Sentiamolo. Quando, rientrando in fretta e furia in paese, si recò a relazionare ai proprietari, bussò e trovò sola, in casa, la signora padrona; ancora sconvolto ed affannato cominciò a balbettare: «… Signurì, u ccippu u castagnu ranni coddra, abbuccatu sanu-sanu, mmenz’u vaddruni… u casalinu u vientu u scummigghiau e i travi, i canni e i canala su a sti chissi-chissi… a giebbia un c’è cchiù! vurricata sutta na muntagna i tirrenu… e ppua… e ppua… Signurì,… arrivau u mari a Liccia!…». (Signoria, l’albero del castagno grande è andato a finire, abbattuto per intero, in fondo al torrente… il casolare è stato scoperchiato dal vento e le travi, le canne e le tegole sono sparse un po’ dovunque… la vasca non c’è più: sepolta sotto una montagna di terreno… e poi,… e poi, … Signoria , il mare è arrivato a Liccia!»).
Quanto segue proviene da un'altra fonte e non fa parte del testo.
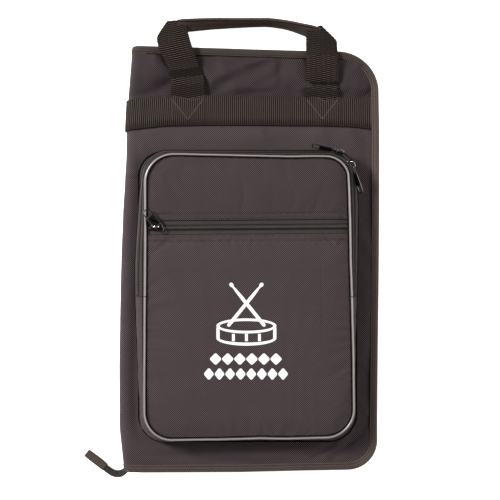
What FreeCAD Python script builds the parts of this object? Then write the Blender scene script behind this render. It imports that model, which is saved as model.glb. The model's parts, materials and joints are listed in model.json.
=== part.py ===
import FreeCAD, Part
import math
import os

# Folding drum stick bag, lying shut on its back.
# +X runs from the folding spine to the zipped edge, +Y towards the carry handles, +Z out of the front pocket.
# The origin is on the back panel's outer face, in the middle of the bag. All sizes are millimetres.

V = FreeCAD.Vector

# ---- driving dimensions -------------------------------------------------
X_SPINE = -143.0        # outer face of the spine, and the line that both covers fold about
SPINE_T = 5.0           # thickness of the padded spine
X_LEFT = -137.7         # left edge of both covers, clear of the spine
X_RIGHT = 145.0         # right edge of both covers
Y_BOTTOM = -240.0       # bottom edge
Y_TOP = 239.0           # top edge
R_TOP = 46.0            # corner radius at the top right
R_BOTTOM = 34.0         # corner radius at the bottom right
COVER_T = 5.0           # thickness of one padded cover
GAP = 26.0              # clear depth between the covers, set by a stick sleeve and a flat pocket
Z_IN_BACK = COVER_T
Z_IN_FRONT = COVER_T + GAP
Z_FRONT = 2 * COVER_T + GAP   # outer face of the front cover
FABRIC_T = 1.0          # woven nylon with its coating
BIND_W = 11.0           # edge binding seen on each side
BIND_T = 1.5            # thickness of the folded binding on each side
BIND_STEP = 12.0

ZIP_TAPE_IN = 3.5       # main zip wall, inset from the cover's edge
ZIP_TAPE_T = 1.2
MAIN_TAPE_H = 9.3       # height of each tape between binding and teeth
MAIN_COIL_H = 3.5       # height of each row of teeth
COIL_T = 2.6
TEETH_GAP = 0.4         # left between the two rows of teeth

BAND_Y0 = 149.5         # webbing band, 36 mm wide, right round the bag
BAND_Y1 = 185.5
BAND_T = 1.6
HANDLE_T = 1.7
RECESS_T = 2.0          # depth that the rear webbing sinks into the padding

POCKET_X0, POCKET_X1 = -127.0, 121.0
POCKET_Y0, POCKET_Y1 = -205.0, 122.0
POCKET_R = (28.0, 26.0, 16.0, 28.0)   # bottom left, bottom right, top right, top left
POCKET_WALL = 1.2
POCKET_FACE_Z0 = 62.0
POCKET_FACE_Z1 = 64.0
PIPING = 3.4
FLAP_Y = -41.0          # the pocket's front folds down about this line
FLAP_GAP = 0.25
FLAP_AXIS_Z = POCKET_FACE_Z1 + PIPING + 0.3

FLAT_ZIP_Y = 38.0       # flat pocket's zip, across the pocket's front
FLAT_ZIP_HALF = 8.0
FLAT_COIL = 3.1

SLEEVE_X0, SLEEVE_X1 = -128.0, 120.0
SLEEVE_Y0, SLEEVE_Y1 = -228.0, 95.0
SLEEVE_DEPTH = 15.0     # one stick lies in it
SLEEVES = 5
SHEET_T = 1.2

os.makedirs("parts", exist_ok=True)
PARTS = {}


def add(name, shape):
    """Keeps a node, as one solid or a group of solids."""
    solids = shape.Solids
    assert solids, name
    for s in solids:
        assert s.isValid() and s.Volume > 0.5, (name, s.Volume)
    PARTS[name] = solids[0] if len(solids) == 1 else Part.makeCompound(solids)


def box(x0, x1, y0, y1, z0, z1):
    return Part.makeBox(x1 - x0, y1 - y0, z1 - z0, V(x0, y0, z0))


def prism(x0, x1, y0, y1, z0, z1, radii=(0, 0, 0, 0)):
    """A rounded rectangle, extruded along Z. Radii go bottom left, bottom right, top right, top left."""
    bl, br, tr, tl = radii
    corners = [
        (x0, y0, bl, 1, 1), (x1, y0, br, -1, 1), (x1, y1, tr, -1, -1), (x0, y1, tl, 1, -1),
    ]
    entries = []
    for i, (x, y, r, sx, sy) in enumerate(corners):
        if r <= 0.01:
            entries.append((V(x, y, z0), None, V(x, y, z0)))
            continue
        c = V(x + sx * r, y + sy * r, z0)
        along_y = V(x, y + sy * r, z0)
        along_x = V(x + sx * r, y, z0)
        k = r * math.sqrt(0.5)
        mid = V(c.x - sx * k, c.y - sy * k, z0)
        # walking anticlockwise, a corner is entered along y at the left and right sides in turn
        if i in (0, 2):
            entries.append((along_y, mid, along_x))
        else:
            entries.append((along_x, mid, along_y))
    edges = []
    for i, (start, mid, end) in enumerate(entries):
        if mid is not None:
            edges.append(Part.Arc(start, mid, end).toShape())
        nxt = entries[(i + 1) % 4][0]
        if (nxt - end).Length > 1e-6:
            edges.append(Part.LineSegment(end, nxt).toShape())
    face = Part.Face(Part.Wire(edges))
    return face.extrude(V(0, 0, z1 - z0))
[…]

E non volle continuare perché attanagliato da un nodo alla gola!… La padrona, atterrita da queste agghiaccianti notizie, dopo alcuni penosi momenti di silenzio, non seppe dire altro che: Chi flagellu…, chi flagellu,… chi flagellu!…
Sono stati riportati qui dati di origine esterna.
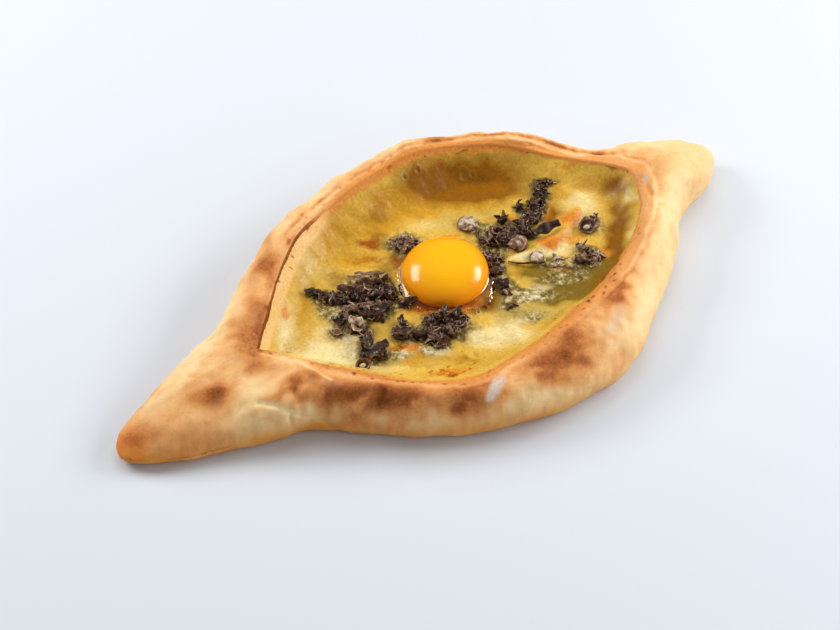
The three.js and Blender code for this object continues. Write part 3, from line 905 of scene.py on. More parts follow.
# Gold is cheese baked golden; along the far wall it is also painted shade.
GOLD_AND_WALL_SHADE_PATCHES = (
    (-22, 50, 16, 7, 30, 0.75), (-8, 45, 14, 6, 10, 0.75), (5, 43, 8, 6, 0, 0.6),
    (30, 42, 26, 6, -29, 0.9), (14, 50, 16, 6, -15, 0.8), (-48, 23, 8, 5, 55, 0.6),
    (-22, 34, 14, 6, -10, 0.5), (-12, 27, 10, 5, -31, 0.5), (93, 2, 7, 4, 80, 0.6),
    (91, 16, 7, 4, -30, 0.6), (40, -10, 7, 4, -31, 0.65), (98, -7, 5, 3, 70, 0.4),
    (-27, -27, 9, 4, -31, 0.7), (-12, -37, 9, 3, -31, 0.6), (-18, -43, 12, 3, -20, 0.6),
    (3, -48, 10, 2.4, -10, 0.4), (71, 12, 8, 5, 40, 0.5), (-55, 17, 8, 4, 55, 0.4),
    (-62, 4, 8, 3, 60, 0.35), (46, 31, 10, 4, -28, 0.4), (35, -42, 16, 2.4, 12, 0.5),
    (19, 40, 8, 3, -28, 0.5), (-19, 33, 6, 4, -31, 0.5), (-9, -5, 8, 4, -20, 0.8),
    (77, 20, 6, 4, -31, 0.7), (-6, -42, 6, 3, -20, 0.6), (-46, 33, 9, 5, 55, 0.4),
)
# Amber is browned and egg-soaked cheese; along the far and right walls it is also painted shade.
AMBER_AND_WALL_SHADE_PATCHES = (
    (47, 46, 28, 10.5, -27, 1.1), (44, 40, 22, 5.5, -28, 0.8), (26, 55, 9, 5, -15, 0.5),
    (2, 49, 5, 4, 0, 0.5), (4, 55, 9, 4, -4, 0.2), (-16, 59, 8, 2, 59, 0.55),
    (99, 8, 7, 4, -60, 0.85), (94, -4, 8, 4, 75, 0.75), (87, -12, 7, 5, 65, 0.95),
    (79, -21, 8, 5, 55, 1.1), (71, -30, 8, 5, 48, 1.0), (64, -37, 8, 4, 42, 1.0),
    (56, -22, 8, 4, -20, 0.55), (-10, -12, 7, 3.4, -31, 0.35), (67, 11, 5, 7, -31, 1.1),
    (-4, 39, 5, 4, -31, 0.7), (-3, 24, 5, 4, -31, 0.9), (61, -34.5, 7, 4, 30, 1.2),
    (16, -18, 5, 4, -31, 0.8), (48, 14, 7, 6, -31, 0.5), (13, -17, 14, 4.5, 20, 0.45),
    (27, -8, 7, 5, 59, 0.6),
)
# Olive is thin cheese over what lies below, and painted shade beside the raised strand.
OLIVE_AND_STRAND_SHADE_PATCHES = (
    (44, -15, 9, 4.5, -31, 0.85), (60, -26, 11, 6, -10, 1.0), (48, -30, 12, 6, -25, 0.85),
    (55, -38, 10, 4.5, -20, 1.0), (40, -27, 9, 6, -31, 0.75), (70, -24, 7, 5, 30, 0.7),
    (-30, 26, 8, 4, -31, 0.5), (-36, -4, 8, 5, -31, 0.6), (-22, -8, 7, 3, -31, 0.5),
    (-6, -41, 6, 2, -20, 0.4), (-17, -25, 7, 3, -31, 0.4), (-12, 20, 8, 4, 50, 0.6),
    (-43, 12, 6, 4, -31, 0.4), (78, 25, 7, 4, 50, 0.5), (24, -30, 10, 3, -31, 0.3),
    (25, -20, 6, 5, 59, 0.9), (47, -14, 9, 5, -31, 0.5), (55, -17, 8, 5, -31, 0.5),
)
ORANGE_PATCHES = (
    (56, -3, 5, 3.4, -31, 1.0), (71, 4, 6, 4, 30, 0.85), (76, 3, 5, 3, 30, 0.5),
    (50, 15, 3, 6, -31, 1.0), (66, 15, 4, 6, -31, 0.7), (54, -19, 6, 2, -31, 0.8),
    (71, -20, 5, 2.4, -31, 0.7), (-26, -21, 7, 3.4, -31, 1.4), (22, 23.5, 7, 1.6, -8, 0.8),
    (-18, -43.5, 6, 3, -31, 1.3), (-26, -41, 3, 2, -31, 0.6), (-9, -46, 4, 1.6, -10, 0.4),
    (-61.5, 20, 3.6, 1.7, 58, 1.0), (-69, 6, 3, 1.6, 50, 0.5), (-12, -3, 7, 2, -31, 0.5),
    (89, 27, 8, 1.8, -35, 0.6), (53, 58, 10, 1.8, -20, 0.7), (-26, 49, 9, 2, 40, 0.4),
    (-24, 22, 6, 2, -31, 0.5), (-8, -6, 9, 4, -20, 0.7), (-43, 47, 6, 3, 50, 0.7),
    (9, -15, 8, 3.4, 0, 0.7), (69, -6, 5, 4, -31, 0.5), (62, -3, 5, 3, -31, 0.5),
    (72, -20, 6, 5, -31, 0.6),
)
FROTH_PATCHES = (
    (33, -24, 7, 3.4, -31, 1.0), (41, -22, 7, 2.4, -31, 0.8), (26, -34, 6, 4, -31, 0.5),
    (20, -37, 7, 2, 59, 0.6), (-44, -5, 6, 4, -31, 0.9), (-47, -12, 8, 4, -31, 0.6),
    (-16, -30, 7, 3, -31, 0.9), (-29, -24, 5, 3, -31, 0.6), (61, -17, 7, 2.2, -31, 0.6),
    (36, 27, 5, 3, -31, 0.5), (82, -6, 4, 3, 30, 0.4), (-43, 9, 5, 3, -31, 0.6),
)
TOAST_PATCHES = (
    (-9.5, 37.5, 6, 3.6, -31, 1.1), (-14, 30, 6, 2.4, -31, 0.6), (-20, 32, 4, 2, -31, 0.35),
    (-31, 29.5, 3.4, 2, -31, 0.45), (16.5, 63, 2.6, 2, 10, 0.7), (27, 59, 2.2, 2, 0, 0.6),
    (38.5, 56.5, 3, 3.4, 0, 0.6), (-20, 54, 3, 1.4, 55, 0.3), (101.5, 14.5, 3, 1.6, -60, 0.8),
    (56, -3.5, 2.4, 1.8, 0, 0.35), (-19, -45.5, 4, 1.4, -20, 1.0), (-57, -24, 2.4, 1.0, -40, 1.0),
    (-40, -33, 3, 1, -30, 0.4), (-32, 51, 1.1, 0.9, 0, 0.9), (-45.5, 41, 1.1, 0.9, 0, 0.8),
    (-49, 37, 1.0, 0.8, 0, 0.8), (-61.5, 20, 2, 0.9, 58, 0.3), (32, 0, 5, 5, 59, 0.5),
    (-4, 22, 4, 7, -31, 0.6), (54, -20, 3, 1.2, -31, 0.4), (-28, -19, 4, 3, -31, 0.8),
    (-54, 36.5, 1.4, 0.8, 20, 1.3), (-58.5, 32, 0.9, 1.4, 20, 1.3),
    (-70.5, 1.5, 0.9, 1.2, 20, 1.2), (-74.5, -3, 0.9, 0.8, 0, 1.2), (-56, 43, 0.8, 0.8, 0, 1.0),
)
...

Uscito dalla casa della padrona, il povero contadino non poteva darsi pace e, gironzolando, si fermava in tutti i capannelli, in tutti gli angoli del paese, dove la gente si attardava, in un clima di terrore, a raccontare, ognuno, i propri incredibili guai, commentandoli alla meno peggio.

U zzu Vanni intervenendo nelle discussioni, ancora scioccato e sempre sconsolato, alternava: Arrivau u mari a Liccia!… e Chi fracellu…, chi fracellu…, chi fracellu

Fu così che, poi, da quegli indimenticabili tempi, i paesani seppiru sèntiri comu u zzu Vanni Fracellu questo laboriosissimo agricoltore e, con lui, tutta la sua «razza».

Questa storia vera veniva raccontata da un sacerdote, maestro di scuola, che l’aveva appresa, sul finire dell’ottocento, da un bianco vegliardo, ormai ultimo discendente di un ramo della famiglia Fracelli, che, spesso, rimembrava in casa le lontane vicende. Sembra che il vero autentico cognome di questa bonaria, laboriosa, sensibile famiglia fosse Tumminello; ma di questo non si è sicuri.

Oggi la frase arrivau u mari a Liccia è quasi sempre sulla bocca di tutti i castelbuonesi con il significato di ‘è accaduto l’imprevisto e l’impossibile’.